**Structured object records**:
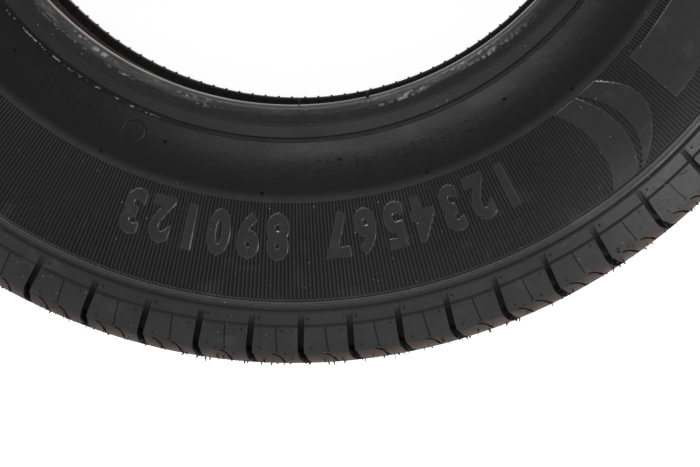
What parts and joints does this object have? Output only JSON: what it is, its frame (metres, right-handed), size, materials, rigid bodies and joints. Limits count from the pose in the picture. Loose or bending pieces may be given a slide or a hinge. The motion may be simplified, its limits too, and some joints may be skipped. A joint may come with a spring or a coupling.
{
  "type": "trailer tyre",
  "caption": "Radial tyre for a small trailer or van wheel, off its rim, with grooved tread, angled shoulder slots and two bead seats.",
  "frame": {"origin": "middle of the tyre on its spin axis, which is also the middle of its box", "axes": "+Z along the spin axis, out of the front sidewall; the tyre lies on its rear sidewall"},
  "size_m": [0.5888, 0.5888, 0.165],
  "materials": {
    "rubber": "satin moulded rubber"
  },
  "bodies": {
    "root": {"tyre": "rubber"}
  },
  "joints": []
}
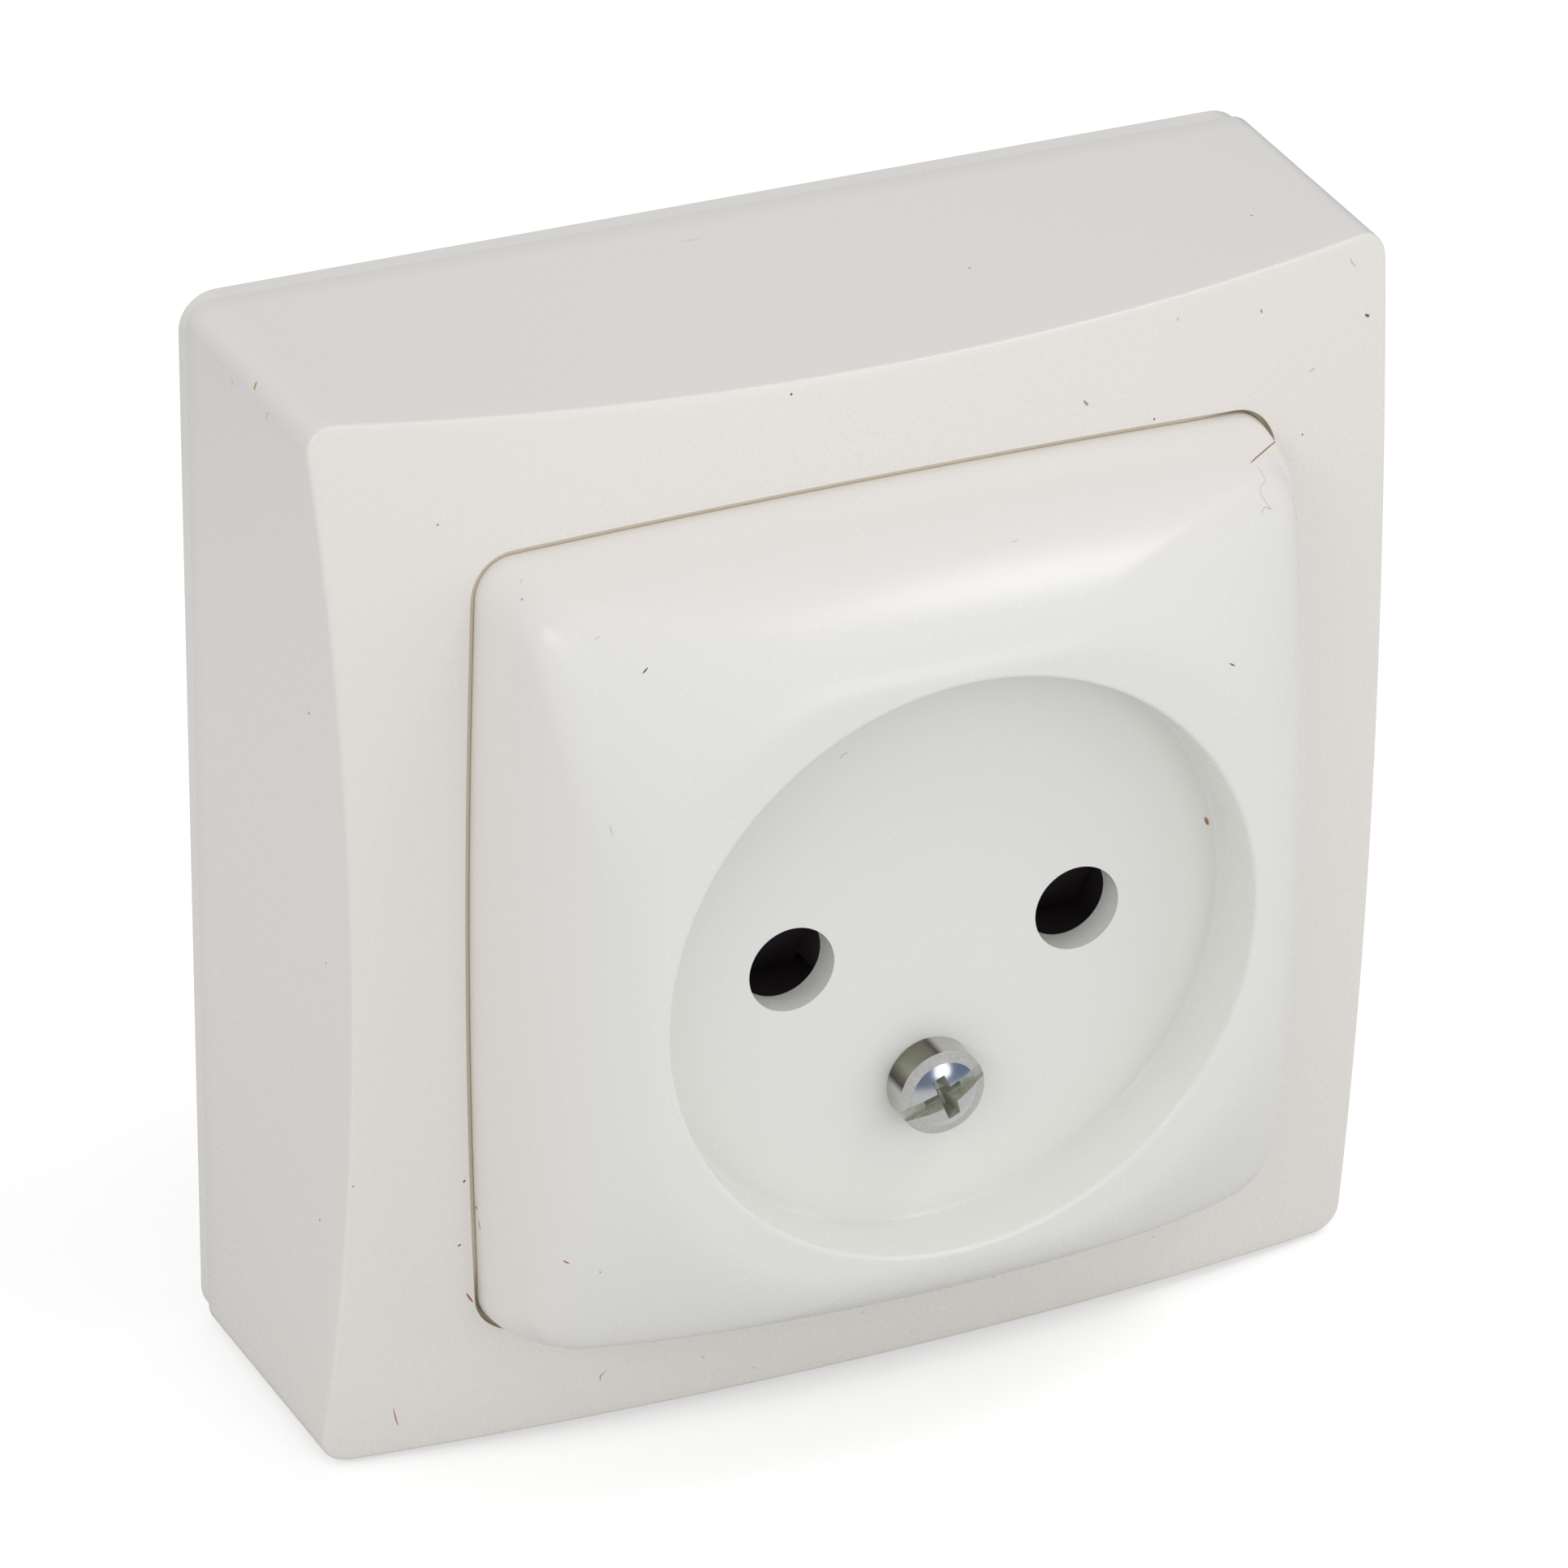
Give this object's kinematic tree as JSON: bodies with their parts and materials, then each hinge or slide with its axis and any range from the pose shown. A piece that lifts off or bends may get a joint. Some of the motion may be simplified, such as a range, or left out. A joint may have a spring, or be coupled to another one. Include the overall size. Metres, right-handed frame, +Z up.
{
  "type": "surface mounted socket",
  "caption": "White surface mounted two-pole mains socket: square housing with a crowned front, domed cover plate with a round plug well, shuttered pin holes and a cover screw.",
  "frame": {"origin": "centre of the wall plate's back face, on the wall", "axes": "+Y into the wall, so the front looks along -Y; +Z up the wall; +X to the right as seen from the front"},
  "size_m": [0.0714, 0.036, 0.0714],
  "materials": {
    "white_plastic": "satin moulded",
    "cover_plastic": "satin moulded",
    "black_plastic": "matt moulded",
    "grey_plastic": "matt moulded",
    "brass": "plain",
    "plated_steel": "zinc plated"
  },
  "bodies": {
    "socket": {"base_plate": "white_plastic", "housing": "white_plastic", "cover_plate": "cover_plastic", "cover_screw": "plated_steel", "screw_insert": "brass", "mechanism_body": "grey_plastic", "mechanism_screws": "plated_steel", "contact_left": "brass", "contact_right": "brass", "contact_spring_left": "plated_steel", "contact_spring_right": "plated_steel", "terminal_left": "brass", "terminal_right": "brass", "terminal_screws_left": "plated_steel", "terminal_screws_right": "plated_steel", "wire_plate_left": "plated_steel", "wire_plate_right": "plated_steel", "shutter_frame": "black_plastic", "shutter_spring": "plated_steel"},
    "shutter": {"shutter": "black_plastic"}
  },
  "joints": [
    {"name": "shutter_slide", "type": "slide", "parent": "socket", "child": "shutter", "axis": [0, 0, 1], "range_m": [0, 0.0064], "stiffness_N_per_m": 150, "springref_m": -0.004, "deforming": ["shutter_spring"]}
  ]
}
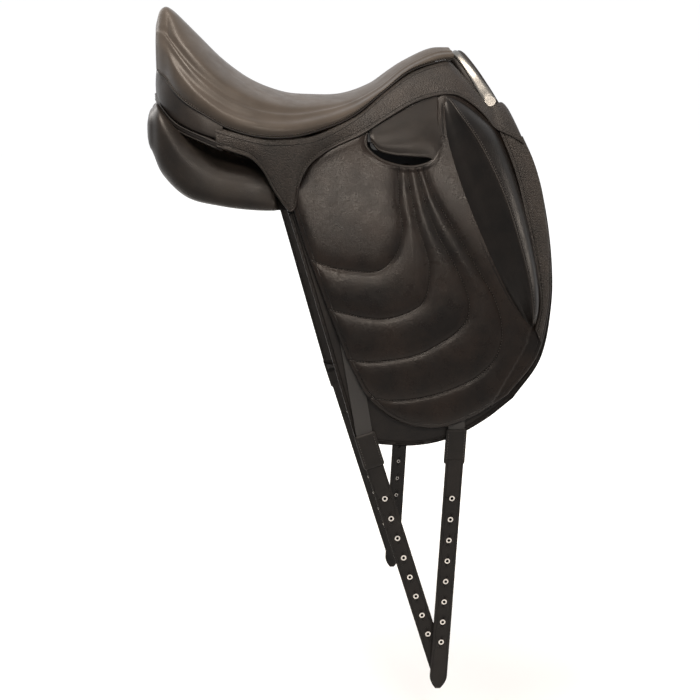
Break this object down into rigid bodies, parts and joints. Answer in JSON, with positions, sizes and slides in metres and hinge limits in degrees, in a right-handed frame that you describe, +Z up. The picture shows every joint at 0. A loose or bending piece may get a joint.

**The task**: Copy all of the material word for word.

**Answer to the task**:
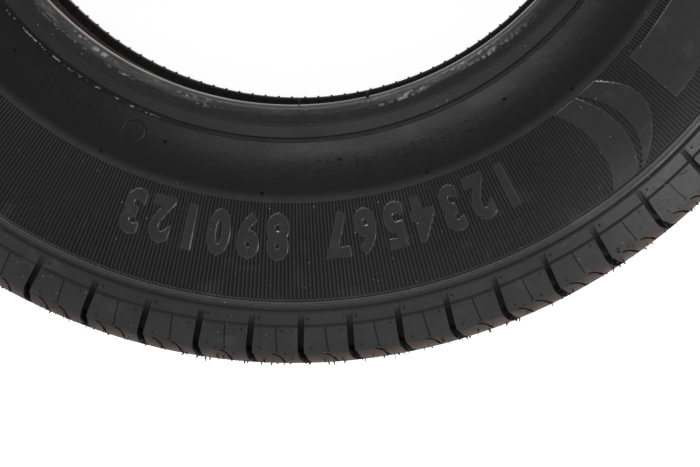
What parts and joints does this object have? Output only JSON: what it is, its frame (metres, right-handed), size, materials, rigid bodies and joints. Limits count from the pose in the picture. Loose or bending pieces may be given a slide or a hinge. The motion may be simplified, its limits too, and some joints may be skipped. A joint may come with a spring or a coupling.
{
  "type": "trailer tyre",
  "caption": "Radial tyre for a small trailer or van wheel, off its rim, with grooved tread, angled shoulder slots and two bead seats.",
  "frame": {"origin": "middle of the tyre on its spin axis, which is also the middle of its box", "axes": "+Z along the spin axis, out of the front sidewall; the tyre lies on its rear sidewall"},
  "size_m": [0.5888, 0.5888, 0.165],
  "materials": {
    "rubber": "satin moulded rubber"
  },
  "bodies": {
    "root": {"tyre": "rubber"}
  },
  "joints": []
}
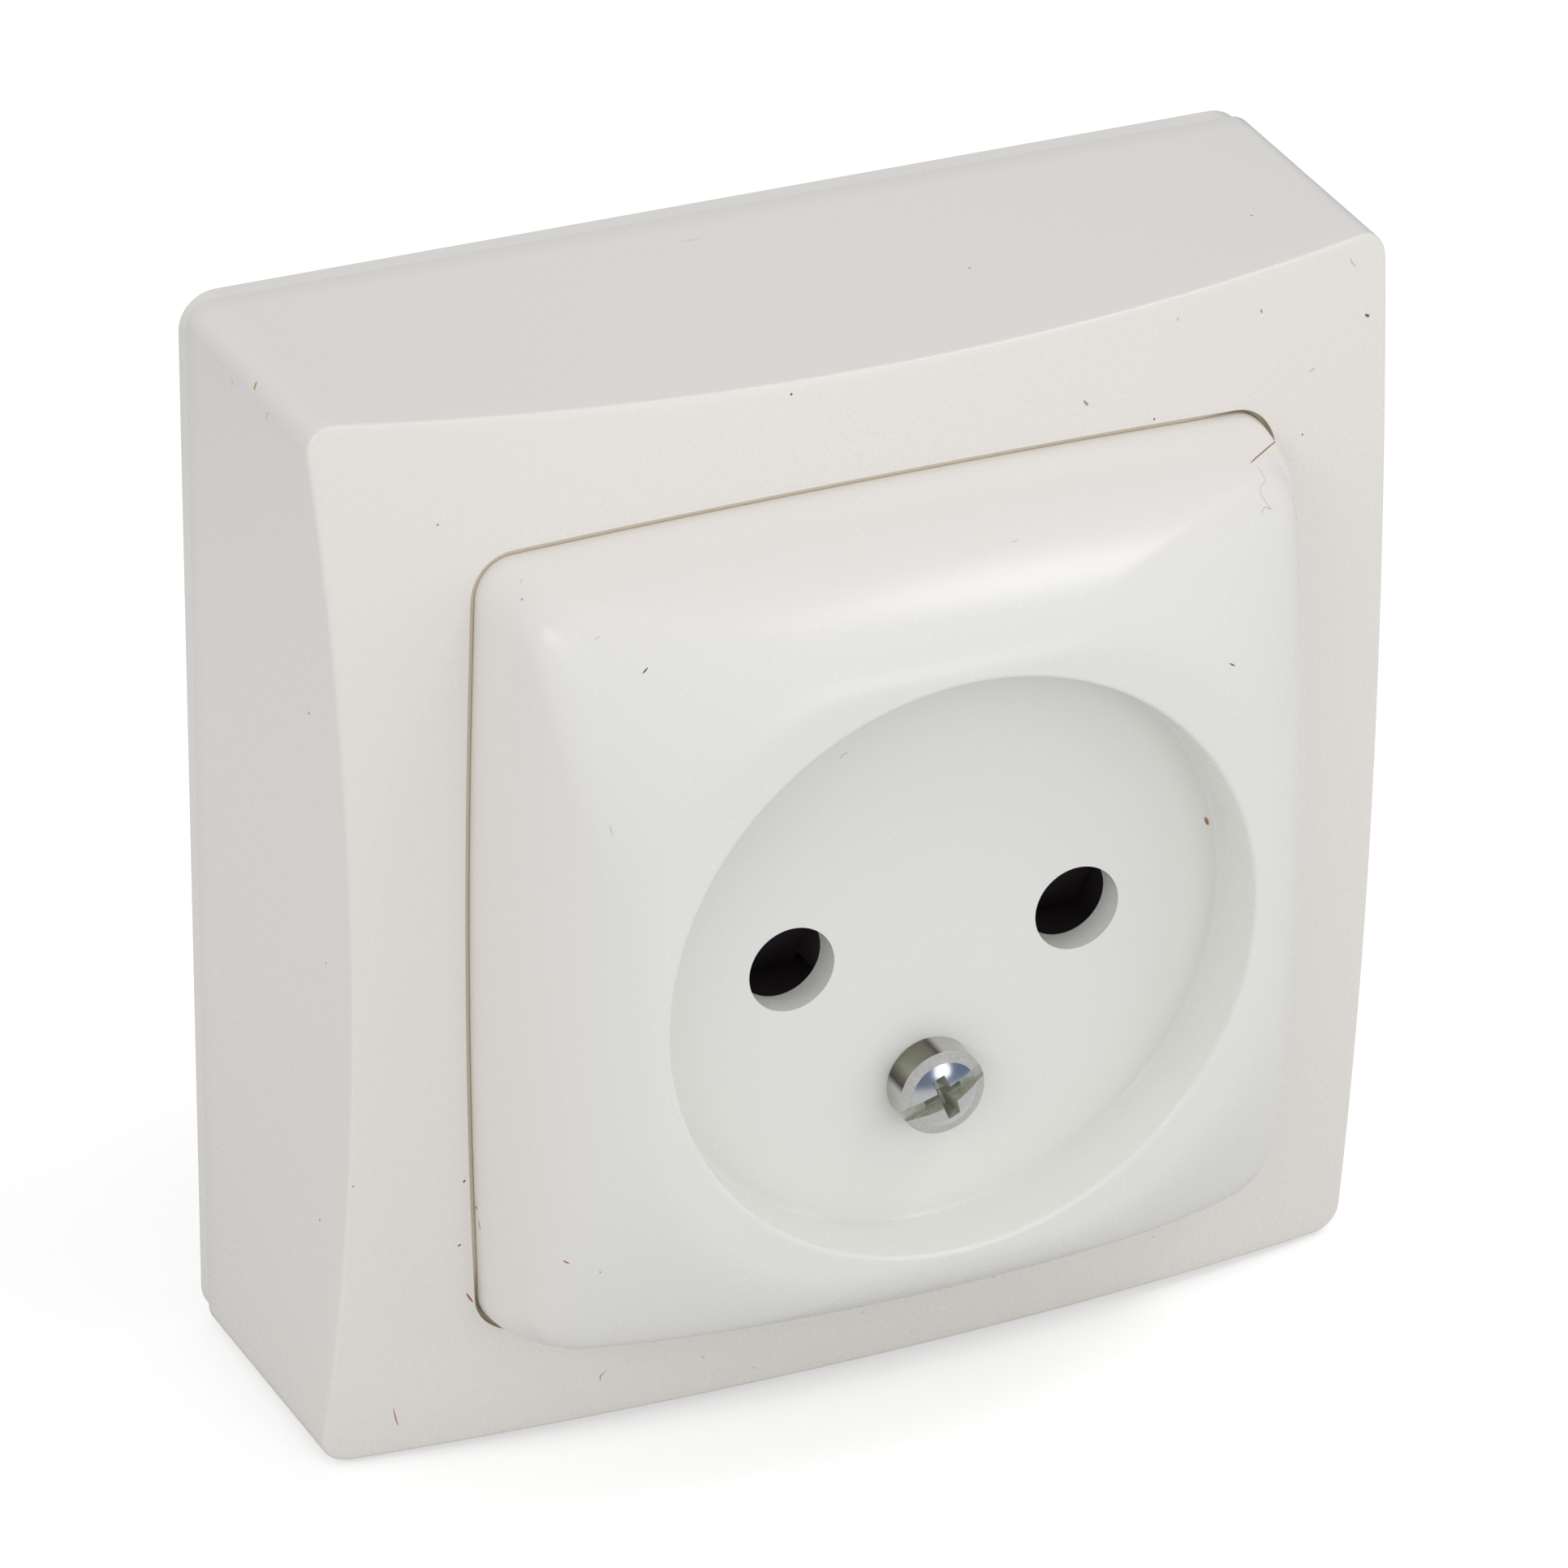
Give this object's kinematic tree as JSON: bodies with their parts and materials, then each hinge or slide with its axis and any range from the pose shown. A piece that lifts off or bends may get a joint. Some of the motion may be simplified, such as a range, or left out. A joint may have a spring, or be coupled to another one. Include the overall size. Metres, right-handed frame, +Z up.
{
  "type": "surface mounted socket",
  "caption": "White surface mounted two-pole mains socket: square housing with a crowned front, domed cover plate with a round plug well, shuttered pin holes and a cover screw.",
  "frame": {"origin": "centre of the wall plate's back face, on the wall", "axes": "+Y into the wall, so the front looks along -Y; +Z up the wall; +X to the right as seen from the front"},
  "size_m": [0.0714, 0.036, 0.0714],
  "materials": {
    "white_plastic": "satin moulded",
    "cover_plastic": "satin moulded",
    "black_plastic": "matt moulded",
    "grey_plastic": "matt moulded",
    "brass": "plain",
    "plated_steel": "zinc plated"
  },
  "bodies": {
    "socket": {"base_plate": "white_plastic", "housing": "white_plastic", "cover_plate": "cover_plastic", "cover_screw": "plated_steel", "screw_insert": "brass", "mechanism_body": "grey_plastic", "mechanism_screws": "plated_steel", "contact_left": "brass", "contact_right": "brass", "contact_spring_left": "plated_steel", "contact_spring_right": "plated_steel", "terminal_left": "brass", "terminal_right": "brass", "terminal_screws_left": "plated_steel", "terminal_screws_right": "plated_steel", "wire_plate_left": "plated_steel", "wire_plate_right": "plated_steel", "shutter_frame": "black_plastic", "shutter_spring": "plated_steel"},
    "shutter": {"shutter": "black_plastic"}
  },
  "joints": [
    {"name": "shutter_slide", "type": "slide", "parent": "socket", "child": "shutter", "axis": [0, 0, 1], "range_m": [0, 0.0064], "stiffness_N_per_m": 150, "springref_m": -0.004, "deforming": ["shutter_spring"]}
  ]
}
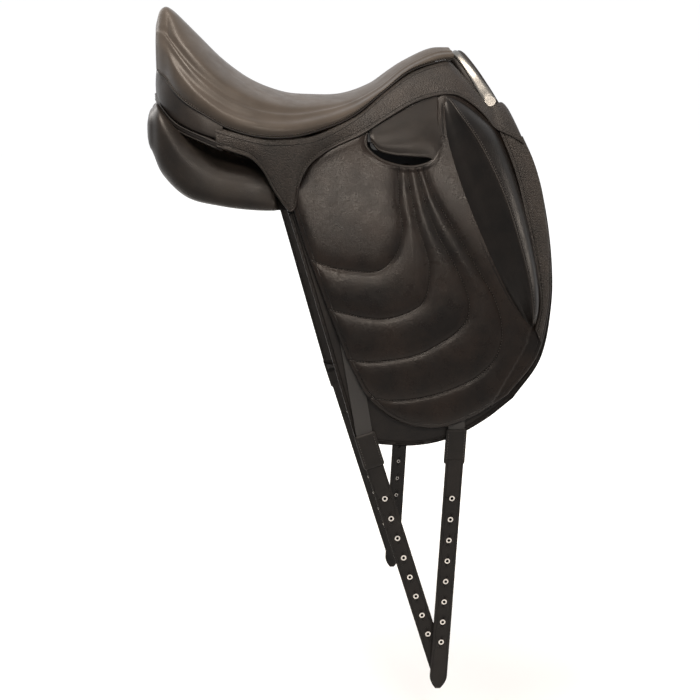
Break this object down into rigid bodies, parts and joints. Answer in JSON, with positions, sizes and slides in metres and hinge limits in degrees, in a right-handed frame that you describe, +Z up. The picture shows every joint at 0. A loose or bending piece may get a joint.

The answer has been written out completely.